What you are asked to do: Every record should be written out exactly, please.

Material supplied:

╭──

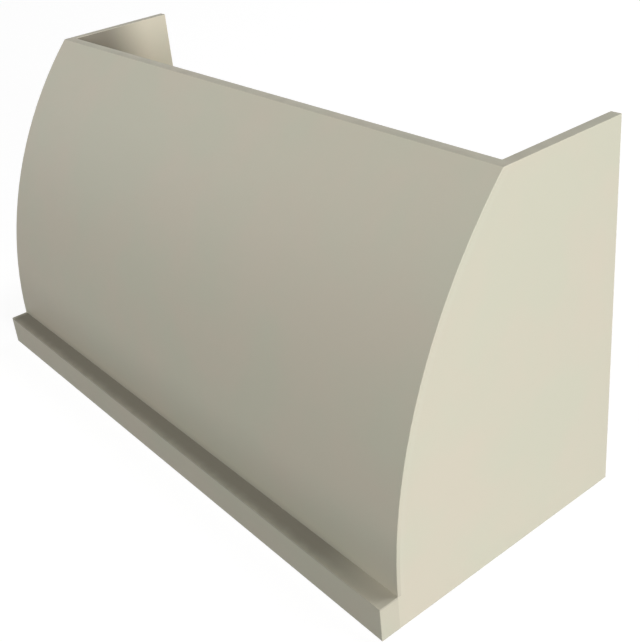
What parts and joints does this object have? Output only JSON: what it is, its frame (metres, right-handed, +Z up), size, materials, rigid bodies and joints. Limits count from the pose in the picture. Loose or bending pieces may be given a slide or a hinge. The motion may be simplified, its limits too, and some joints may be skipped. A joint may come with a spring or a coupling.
{
  "type": "range hood cover",
  "caption": "Painted wooden range hood cover with flat sides, a curved front leaning back over a square foot ledge, open top, back and underside, and wood framing inside.",
  "frame": {"origin": "centre of the underside: the middle of the bounding box's bottom face, in the plane of the bottom edges", "axes": "+X along the width to the cover's right as seen from the front, +Y towards the wall it hangs on, +Z up"},
  "size_m": [1.2192, 0.508, 0.635],
  "materials": {
    "painted_wood": "satin paint",
    "bent_plywood": "raw birch face, painted along its top and ends",
    "framing_wood": "planed, unpainted",
    "dowel_wood": "fluted beech, unpainted",
    "zinc_screw": "zinc plated"
  },
  "bodies": {
    "root": {"left_side_panel": "painted_wood", "right_side_panel": "painted_wood", "outer_front_skin": "painted_wood", "ledge_rail": "painted_wood", "inner_front_skin": "bent_plywood", "front_sill": "framing_wood", "left_rib": "framing_wood", "centre_rib": "framing_wood", "right_rib": "framing_wood", "middle_stringer": "framing_wood", "upper_stringer": "framing_wood", "front_glue_blocks": "framing_wood", "upper_wall_rail": "framing_wood", "lower_wall_rail": "framing_wood", "left_liner_cleat": "framing_wood", "right_liner_cleat": "framing_wood", "left_rail_cleat": "framing_wood", "right_rail_cleat": "framing_wood", "rear_liner_cleat": "framing_wood", "left_cleat_screws": "zinc_screw", "right_cleat_screws": "zinc_screw", "rail_cleat_screws": "zinc_screw", "rear_cleat_screws": "zinc_screw", "upper_rail_screws": "zinc_screw", "lower_rail_screws": "zinc_screw", "rib_foot_screws": "zinc_screw", "rib_stringer_screws": "zinc_screw", "stringer_dowels": "dowel_wood", "sill_dowels": "dowel_wood", "ledge_dowels": "dowel_wood"}
  },
  "joints": []
}
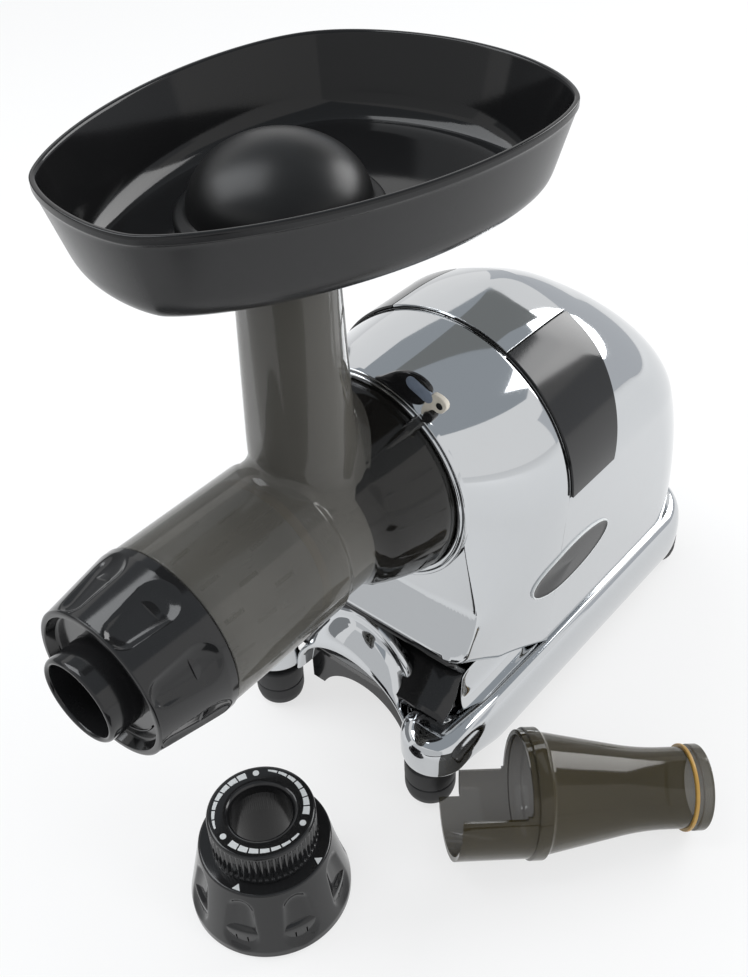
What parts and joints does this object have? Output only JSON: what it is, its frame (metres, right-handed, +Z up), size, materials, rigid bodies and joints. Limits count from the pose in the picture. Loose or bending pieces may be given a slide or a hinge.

╰──

Expected answer:
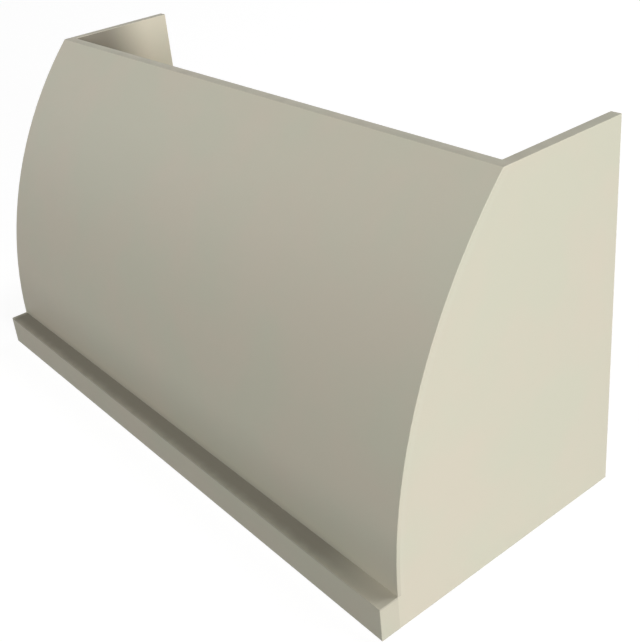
What parts and joints does this object have? Output only JSON: what it is, its frame (metres, right-handed, +Z up), size, materials, rigid bodies and joints. Limits count from the pose in the picture. Loose or bending pieces may be given a slide or a hinge. The motion may be simplified, its limits too, and some joints may be skipped. A joint may come with a spring or a coupling.
{
  "type": "range hood cover",
  "caption": "Painted wooden range hood cover with flat sides, a curved front leaning back over a square foot ledge, open top, back and underside, and wood framing inside.",
  "frame": {"origin": "centre of the underside: the middle of the bounding box's bottom face, in the plane of the bottom edges", "axes": "+X along the width to the cover's right as seen from the front, +Y towards the wall it hangs on, +Z up"},
  "size_m": [1.2192, 0.508, 0.635],
  "materials": {
    "painted_wood": "satin paint",
    "bent_plywood": "raw birch face, painted along its top and ends",
    "framing_wood": "planed, unpainted",
    "dowel_wood": "fluted beech, unpainted",
    "zinc_screw": "zinc plated"
  },
  "bodies": {
    "root": {"left_side_panel": "painted_wood", "right_side_panel": "painted_wood", "outer_front_skin": "painted_wood", "ledge_rail": "painted_wood", "inner_front_skin": "bent_plywood", "front_sill": "framing_wood", "left_rib": "framing_wood", "centre_rib": "framing_wood", "right_rib": "framing_wood", "middle_stringer": "framing_wood", "upper_stringer": "framing_wood", "front_glue_blocks": "framing_wood", "upper_wall_rail": "framing_wood", "lower_wall_rail": "framing_wood", "left_liner_cleat": "framing_wood", "right_liner_cleat": "framing_wood", "left_rail_cleat": "framing_wood", "right_rail_cleat": "framing_wood", "rear_liner_cleat": "framing_wood", "left_cleat_screws": "zinc_screw", "right_cleat_screws": "zinc_screw", "rail_cleat_screws": "zinc_screw", "rear_cleat_screws": "zinc_screw", "upper_rail_screws": "zinc_screw", "lower_rail_screws": "zinc_screw", "rib_foot_screws": "zinc_screw", "rib_stringer_screws": "zinc_screw", "stringer_dowels": "dowel_wood", "sill_dowels": "dowel_wood", "ledge_dowels": "dowel_wood"}
  },
  "joints": []
}
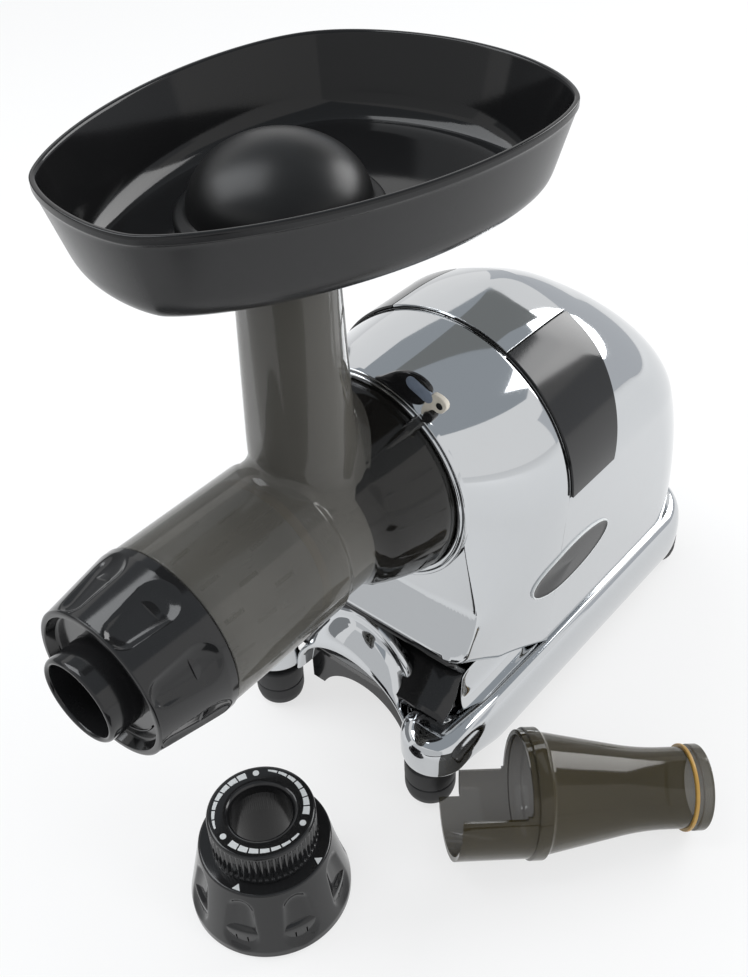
What parts and joints does this object have? Output only JSON: what it is, its frame (metres, right-handed, +Z up), size, materials, rigid bodies and joints. Limits count from the pose in the picture. Loose or bending pieces may be given a slide or a hinge.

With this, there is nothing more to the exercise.